"I don't know what you were, but I don't think you can have changed much. You no doubt have suffered too, but not as he has done."
"Oh, as for that, I have done very well. I think I'll go to bed now. The riding makes me so sleepy."
CHAPTER LIV.
THE CLERICAL COMMISSION.
It was at last arranged that the five clergymen selected should meet at Dr. Tempest's house in Silverbridge to make inquiry and report to the bishop whether the circumstances connected with the cheque for twenty pounds were of such a nature as to make it incumbent on him to institute proceedings against Mr. Crawley in the Court of Arches. Dr. Tempest had acted upon the letter which he had received from the bishop, exactly as though there had been no meeting at the palace, no quarrel to the death between him and Mrs. Proudie. He was a prudent man, gifted with the great power of holding his tongue, and had not spoken a word, even to his wife, of what had occurred. After such a victory our old friend the archdeacon would have blown his own trumpet loudly among his friends. Plumstead would have heard of it instantly, and the pæan would have been sung out in the neighbouring parishes of Eiderdown, Stogpingum, and St. Ewolds. The high-street of Barchester would have known of it, and the very bedesmen in Hiram's Hospital would have told among themselves the terrible discomfiture of the bishop and his lady. But Dr. Tempest spoke no word of it to anybody. He wrote letters to the two clergymen named by the bishop, and himself selected two others out of his own rural deanery, and suggested to them all a day at which a preliminary meeting should be held at his own house. The two who were invited by him were Mr. Oriel, the rector of Greshamsbury, and Mr. Robarts, the vicar of Framley. They all assented to the proposition, and on the day named assembled themselves at Silverbridge.

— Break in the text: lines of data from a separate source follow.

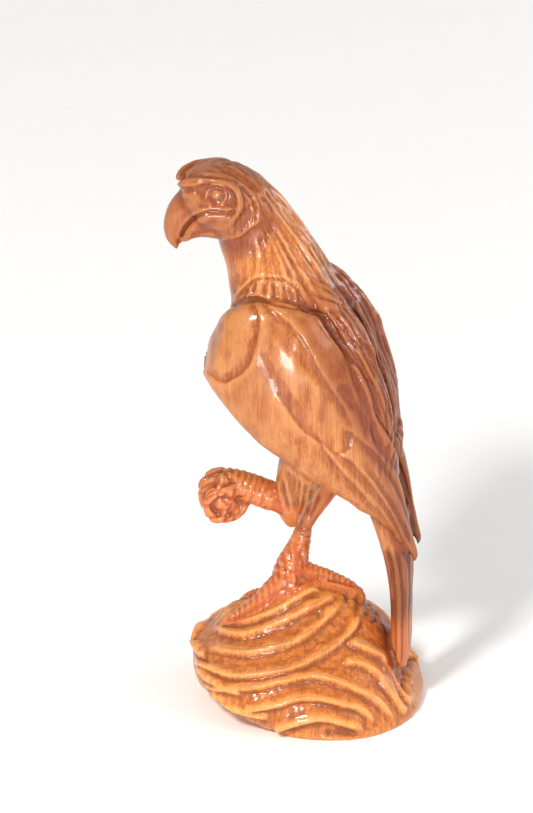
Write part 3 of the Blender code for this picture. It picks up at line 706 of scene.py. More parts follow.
def flow_line(flow, share, start, end, sway):
    """A line that runs along a bundle of flow lines, at one share of its width."""
    flow = spline([np.ravel(row) for row in flow], 6)
    row = flow[min(int(share * (len(flow) - 1)), len(flow) - 1)].reshape(-1, 2)
    row = spline(row, 5)
    first = int(start * (len(row) - 1))
    last = max(int(end * (len(row) - 1)), first + 2)
    row = row[first:last + 1]
    bend = np.sin(np.linspace(0, math.pi, len(row)))[:, None] * (sway, 0)
    return row + bend


def cut_along(places, line, depth, width):
    """Depth of one tapering cut at every place, worked out only for the places near it."""
    line = np.array(line, float)
    result = np.zeros(len(places))
    low, high = line.min(axis=0) - CUT_REACH, line.max(axis=0) + CUT_REACH
    close = ((places > low) & (places < high)).all(axis=1)
    if close.any():
        distance, share = from_line(places[close], line, 2)
        taper = ease(share, 0, 0.25) * (1 - ease(share, 0.7, 1))
        result[close] = groove(distance, depth, width) * taper
    return result


def near_limb(points, rows):
    """Distance from a drawn limb's surface, and how far along it, in millimetres."""
    rows = spline(rows, 3)
    best = np.full(len(points), np.inf)
    along = np.zeros(len(points))
    passed = 0.0
    for a, b in zip(rows, rows[1:]):
        step = b[:3] - a[:3]
        length = np.linalg.norm(step)
        t = np.clip((points - a[:3]) @ step / length**2, 0, 1)
        gap = np.linalg.norm(points - a[:3] - t[:, None] * step, axis=1) - (a[3] + t * (b[3] - a[3]))
        closer = gap < best
        best[closer] = gap[closer]
        along[closer] = passed + t[closer] * length
        passed += length
    return best, along


def near_toes(drawn):
    """Distance from the standing foot's toes seen from above, and how far along them, in millimetres."""
    flat = np.c_[drawn[:, :2], np.zeros(len(drawn))]
    foot = np.full(len(drawn), np.inf)
    stride = np.zeros(len(drawn))
    for toe in TOES:
        gap, passed = near_limb(flat, [(x, y, 0, radius) for x, y, radius in toe])
        stride = np.where(gap < foot, passed, stride)
        foot = np.minimum(foot, gap)
    return foot + FAR_BELOW_FOOT * (1 - ease(drawn[:, 2], *FOOT_SETS_IN)), stride


def facets(points, size, seed):
    """Shallow flats left by the gouge: 0 in their middles, 1 where two of them meet."""
    random = np.random.RandomState(seed)
    low, high = points.min(axis=0), points.max(axis=0)
    counts = np.maximum(((high - low) / size).astype(int), 1) + 2
    jitter = random.rand(*counts, 3) * 0.8 + 0.1
    cell = ((points - low) / size).astype(int) + 1
    first = np.full(len(points), np.inf)
    second = np.full(len(points), np.inf)
    for offset in itertools.product((-1, 0, 1), repeat=3):
        other = np.clip(cell + offset, 0, counts - 1)
        centre = low + (other - 1 + jitter[tuple(other.T)]) * size
        distance = np.linalg.norm((points - centre) / size, axis=1)
        second = np.minimum(second, np.maximum(first, distance))
        first = np.minimum(first, distance)
    return 1 - np.clip((second - first) * 2.2, 0, 1)


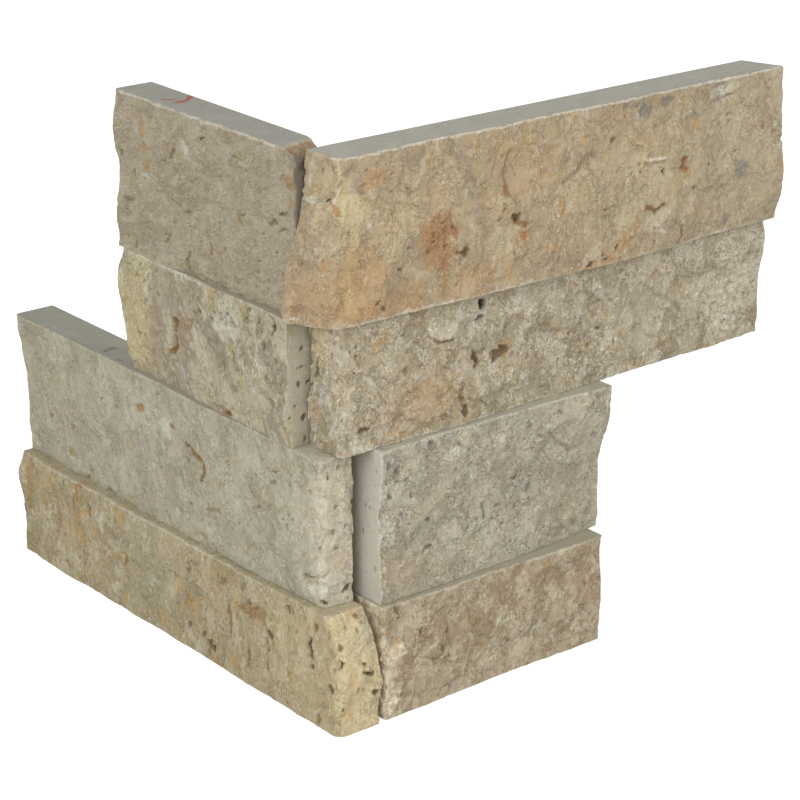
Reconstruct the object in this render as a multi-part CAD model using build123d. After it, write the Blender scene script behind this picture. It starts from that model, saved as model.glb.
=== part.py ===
from build123d import *
import math
import os

# Split face stone corner: the outside corner unit of a travertine ledger wall.
# Eight strips lie in four courses. Each strip is sawn flat on its back, bed, top and one end,
# and split on the face that shows. A long strip passes the corner in every course, on the left
# leg in the two lower courses and on the right leg in the two upper ones, and a short strip
# butts against its back on the other leg.
#
# Origin: the line where the two backs meet, at the bed. X runs along the right leg and Y along
# the left leg. The right leg's split faces look to -Y and the left leg's to -X. Millimetres.

# Heights of the courses, counted from the bed
course_1_height = 31.4
course_2_height = 42.7
course_3_height = 34.7
course_4_height = 43.6

# How far each strip's sawn end lies from the corner line, along its own leg
course_1_left_reach = 135.0
course_1_right_reach = 80.2
course_2_left_reach = 135.4
course_2_right_reach = 83.6
course_3_left_reach = 77.7
course_3_right_reach = 146.3
course_4_left_reach = 79.5
course_4_right_reach = 143.1

# The sawn end of the top right strip leans out by this much from its back to its face, and the
# other ends are square
course_4_right_skew = 4.1
square_end = 0.0

# Gap between a short strip's sawn end and the back of the long strip that it butts against
course_1_butt_gap = 2.6
course_2_butt_gap = 3.8
course_3_butt_gap = 0.5
course_4_butt_gap = 0.3

# Thickness of each strip at the corner and at its sawn end, from its back to the mean split face
course_1_left_corner_thickness = 12.4
course_1_left_end_thickness = 12.8
course_1_right_corner_thickness = 17.4
course_1_right_end_thickness = 17.0
course_2_left_corner_thickness = 10.7
course_2_left_end_thickness = 11.2
course_2_right_corner_thickness = 15.5
course_2_right_end_thickness = 13.0
course_3_left_corner_thickness = 13.6
course_3_left_end_thickness = 11.4
course_3_right_corner_thickness = 11.0
course_3_right_end_thickness = 8.5
course_4_left_corner_thickness = 11.2
course_4_left_end_thickness = 11.9
course_4_right_corner_thickness = 12.2
course_4_right_end_thickness = 11.4

# How far each long strip's split end passes the corner line, measured on its back
course_1_pass_bed = 19.8
course_1_pass_top = 12.6
course_2_pass_bed = 8.6
course_2_pass_top = 8.6
course_3_pass_bed = 7.2
course_3_pass_top = 7.4
course_4_pass_bed = 15.8
course_4_pass_top = 7.6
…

It was now April, and the judges were to come into Barchester before the end of the month. What then could be the use of this ecclesiastical inquiry exactly at the same time? Men and women declared that it was a double prosecution, and that a double prosecution for the same offence was a course of action opposed to the feelings and traditions of the country. Miss Anne Prettyman went so far as to say that it was unconstitutional, and Mary Walker declared that no human being except Mrs. Proudie would ever have been guilty of such cruelty. "Don't tell me about the bishop, John," she said; "the bishop is a cypher." "You may be sure Dr. Tempest would not have a hand in it if it were not right," said John Walker. "My dear Mr. John," said Miss Anne Prettyman, "Dr. Tempest is as hard as a bar of iron, and always was. But I am surprised that Mr. Robarts should take a part in it."
In the meantime, at the palace, Mrs. Proudie had been reduced to learn what was going on from Mr. Thumble. The bishop had never spoken a word to her respecting Mr. Crawley since that terrible day on which Dr. Tempest had witnessed his imbecility,—having absolutely declined to answer when his wife had mentioned the subject. "You won't speak to me about it, my dear?" she had said to him, when he had thus declined, remonstrating more in sorrow than in anger. "No; I won't," the bishop had replied; "there has been a great deal too much talking about it. It has broken my heart already, I know." These were very bad days in the palace. Mrs. Proudie affected to be satisfied with what was being done. She talked to Mr. Thumble about Mr. Crawley and the cheque, as though everything were arranged quite to her satisfaction,—as though everything, indeed, had been arranged by herself. But everybody about the house could see that the manner of the woman was altogether altered. She was milder than usual with the servants and was almost too gentle in her usage of her husband. It seemed as though something had happened to frighten her and break her spirit, and it was whispered about through the palace that she was afraid that the bishop was dying. As for him, he hardly left his own sitting-room in these days, except when he joined the family at breakfast and at dinner. And in his study he did little or nothing. He would smile when his chaplain went to him, and give some trifling verbal directions; but for days he scarcely ever took a pen in his hands, and though he took up many books he read hardly a page. How often he told his wife in those days that he was broken-hearted, no one but his wife ever knew.
"What has happened that you should speak like that?" she said to him once. "What has broken your heart?"
"You," he replied. "You; you have done it."